To introduce tunable optical properties into the PCF structures, one can infiltrate high-index liquids (or liquid crystals) into the air holes of the PCFs to form the liquid-filled PCFs [12–21]. The refractive index of the infused liquid can be varied by the operation temperature [13–15] or the external electric field [16, 17] to modulate the performance of the liquid-filled PCFs. These tunable PCF structures can be utilized in dispersion-related devices [13, 14], switches [15, 16], filters [17, 18], laser sources [19], and waveguide sensors [20, 21]. However, in most liquid-filled PCF applications the refractive index of the filling liquid is larger than that of the background material, which makes the liquid-filled PCF a pure PBG guiding structure and may destroy the single-mode operation. Besides, the propagation losses become much more serious in the liquid-filled PCFs for the finite liquid-hole layers and the lossy liquids infused in all the air holes of the cladding.
A. Bétourné et al. have utilized an extra air-hole ring on the outside of the cladding to reduce the bend loss in solid-core PBG fibers, and very good experimental results have been demonstrated [22]. Here, we will apply this double-cladding structure into the liquid-filled PCFs by selectively filling the high-index liquid into the PCFs to decrease the propagation losses and maintain the tunability properties. The effect of the number of air-hole layers will be theoretically investigated by using a full-vector finite-difference frequency-domain (FDFD) method [23]. Furthermore, we will also consider the complementary structures which contain liquid-hole layers on the outside of the air-hole cladding to find out their possible applications.
Fig. 1. (a).
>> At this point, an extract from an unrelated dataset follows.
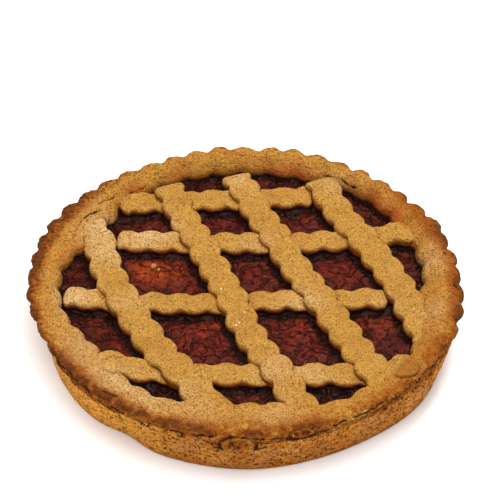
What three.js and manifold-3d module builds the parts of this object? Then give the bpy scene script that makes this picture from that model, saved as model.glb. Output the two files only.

Internally liquid-filled PCFs with 1, 3, and 5 air-hole layers lying outside the inner liquid-hole layers. (b). Externally liquid-filled PCFs with 1, 3, and 5 liquid-hole layers lying outside the inner air-hole layers.
2. Geometry and the numerical method
We consider two kinds of selectively liquid-filled PCFs with their cross-sections shown in Fig. 1. The original PCF contains six air-hole layers in the cladding region, and the lattice constant and air-hole diameter of the PCF are Λ and d, respectively. By selectively filling the high-index liquid into the inner air-hole layers of the PCFs, we can have internally liquid-filled PCFs with air-hole layers lying outside the inner liquid-hole layers as demonstrated in Fig. 1(a). On the contrary, if we selectively infuse the liquid into outer air-hole layers, we can obtain the complementary structures, externally liquid-filled PCFs, with the solid core surrounding by the inner air-hole layers as shown in Fig. 1(b).
To manufacture these selectively liquid-filled PCFs, one must first selectively block specified air holes and infuse the liquid into the unblocked holes. One possible way is to employ the fusion splicing technique with tailored electric arc energies and fusion times [24]. The cladding region of the PCF can then be selectively fused, and the air holes are collapsed from the outer layers to the inner layers [24]. Another way to selectively plug specified airhole layers in the PCFs is using microscopically position tips with glue [25]. Not only air-hole layers but a single air hole can be easily blocked by using this technique. In spite of the above methods, one can also selectively infiltrate the liquid into specified air-hole layers from a macroscopic fiber preform to a connected microstructured PCF by using an applied pressure as described in [13].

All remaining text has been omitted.